THE PROBLEM: Repeat the full listing, word for word.
— start DATA LINES —
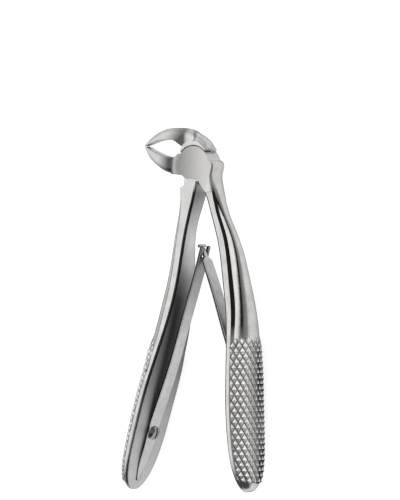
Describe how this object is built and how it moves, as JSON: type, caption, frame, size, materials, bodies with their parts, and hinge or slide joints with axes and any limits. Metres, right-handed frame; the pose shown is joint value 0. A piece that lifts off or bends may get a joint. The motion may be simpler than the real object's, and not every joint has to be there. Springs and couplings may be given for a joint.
{
  "type": "extraction forceps",
  "caption": "Lower extraction forceps with hawk's-bill beaks, lap joint, knurled grips and interlocking leaf springs.",
  "frame": {"origin": "where the jaw pivot's axis meets the joint's flat back face", "axes": "+Z along the jaw pivot, from the back plate to the front plate; +Y away from the handles; the beaks point towards -X"},
  "size_m": [0.0585, 0.1244, 0.0174],
  "materials": {
    "forged_steel": "satin",
    "spring_steel": "satin",
    "screw_steel": "polished"
  },
  "bodies": {
    "upper_jaw_body": {"upper_jaw_half": "forged_steel", "left_spring_foot": "spring_steel", "left_spring_screw": "screw_steel"},
    "lower_jaw_body": {"lower_jaw_half": "forged_steel", "pivot_screw": "screw_steel", "right_spring_foot": "spring_steel", "right_spring_screw": "screw_steel"},
    "left_leaf": {"left_spring_blade": "spring_steel"},
    "right_leaf": {"right_spring_blade": "spring_steel"}
  },
  "joints": [
    {"name": "jaw_pivot", "type": "hinge", "parent": "upper_jaw_body", "child": "lower_jaw_body", "pos_m": [0, 0, 0], "axis": [0, 0, 1], "range_deg": [0, 20], "stiffness_Nm_per_rad": 0.3, "springref_deg": 20},
    {"name": "left_leaf_flex", "type": "hinge", "parent": "upper_jaw_body", "child": "left_leaf", "pos_m": [-0.0193, -0.0862, 0.0035], "axis": [0, 0, 1], "range_deg": [-5.4, 0]},
    {"name": "right_leaf_flex", "type": "hinge", "parent": "lower_jaw_body", "child": "right_leaf", "pos_m": [0.0174, -0.0705, 0.0035], "axis": [0, 0, 1], "range_deg": [0, 9]}
  ],
  "couplings": [
    {"joint": "left_leaf_flex", "follows": "jaw_pivot", "ratio": -0.25},
    {"joint": "right_leaf_flex", "follows": "jaw_pivot", "ratio": 0.428}
  ]
}
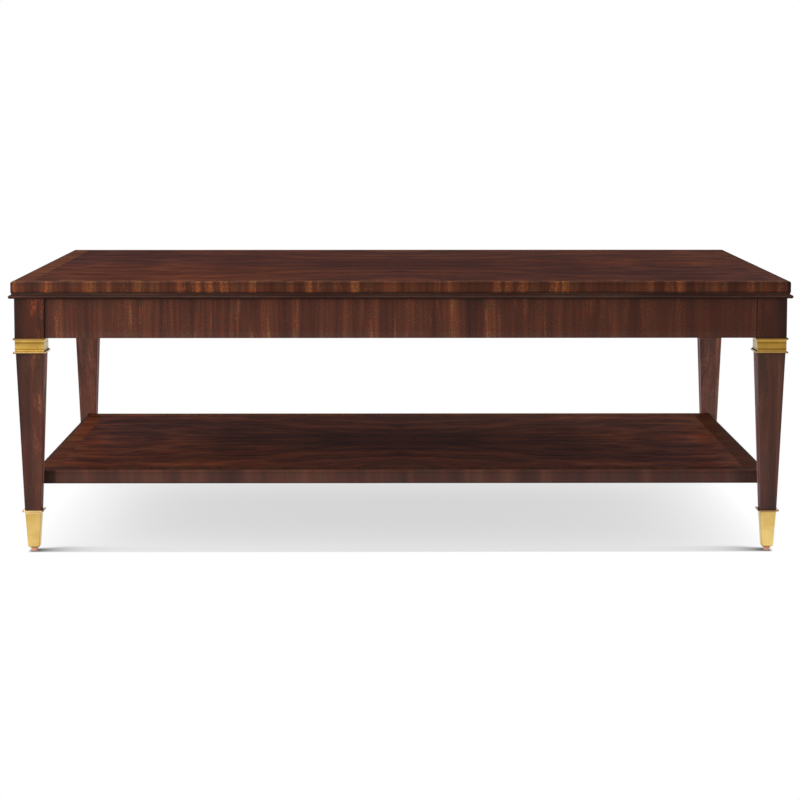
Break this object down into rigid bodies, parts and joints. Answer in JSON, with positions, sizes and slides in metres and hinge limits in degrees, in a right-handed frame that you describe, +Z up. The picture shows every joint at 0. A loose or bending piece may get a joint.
— end DATA LINES —
COMPLETE OUTPUT:
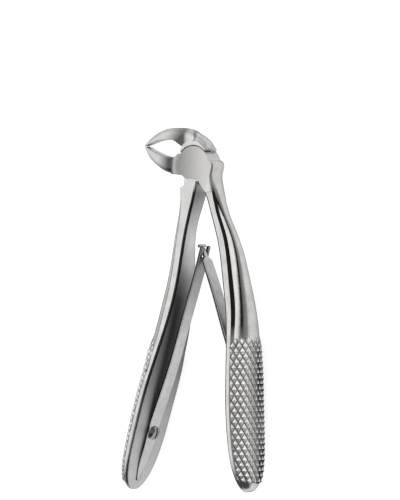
Describe how this object is built and how it moves, as JSON: type, caption, frame, size, materials, bodies with their parts, and hinge or slide joints with axes and any limits. Metres, right-handed frame; the pose shown is joint value 0. A piece that lifts off or bends may get a joint. The motion may be simpler than the real object's, and not every joint has to be there. Springs and couplings may be given for a joint.
{
  "type": "extraction forceps",
  "caption": "Lower extraction forceps with hawk's-bill beaks, lap joint, knurled grips and interlocking leaf springs.",
  "frame": {"origin": "where the jaw pivot's axis meets the joint's flat back face", "axes": "+Z along the jaw pivot, from the back plate to the front plate; +Y away from the handles; the beaks point towards -X"},
  "size_m": [0.0585, 0.1244, 0.0174],
  "materials": {
    "forged_steel": "satin",
    "spring_steel": "satin",
    "screw_steel": "polished"
  },
  "bodies": {
    "upper_jaw_body": {"upper_jaw_half": "forged_steel", "left_spring_foot": "spring_steel", "left_spring_screw": "screw_steel"},
    "lower_jaw_body": {"lower_jaw_half": "forged_steel", "pivot_screw": "screw_steel", "right_spring_foot": "spring_steel", "right_spring_screw": "screw_steel"},
    "left_leaf": {"left_spring_blade": "spring_steel"},
    "right_leaf": {"right_spring_blade": "spring_steel"}
  },
  "joints": [
    {"name": "jaw_pivot", "type": "hinge", "parent": "upper_jaw_body", "child": "lower_jaw_body", "pos_m": [0, 0, 0], "axis": [0, 0, 1], "range_deg": [0, 20], "stiffness_Nm_per_rad": 0.3, "springref_deg": 20},
    {"name": "left_leaf_flex", "type": "hinge", "parent": "upper_jaw_body", "child": "left_leaf", "pos_m": [-0.0193, -0.0862, 0.0035], "axis": [0, 0, 1], "range_deg": [-5.4, 0]},
    {"name": "right_leaf_flex", "type": "hinge", "parent": "lower_jaw_body", "child": "right_leaf", "pos_m": [0.0174, -0.0705, 0.0035], "axis": [0, 0, 1], "range_deg": [0, 9]}
  ],
  "couplings": [
    {"joint": "left_leaf_flex", "follows": "jaw_pivot", "ratio": -0.25},
    {"joint": "right_leaf_flex", "follows": "jaw_pivot", "ratio": 0.428}
  ]
}
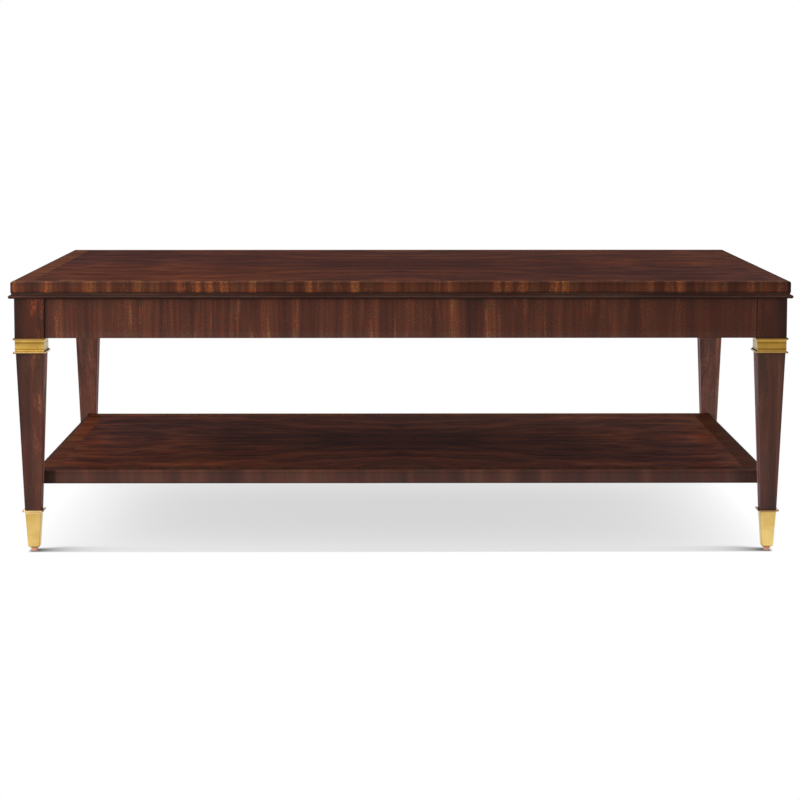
Break this object down into rigid bodies, parts and joints. Answer in JSON, with positions, sizes and slides in metres and hinge limits in degrees, in a right-handed frame that you describe, +Z up. The picture shows every joint at 0. A loose or bending piece may get a joint.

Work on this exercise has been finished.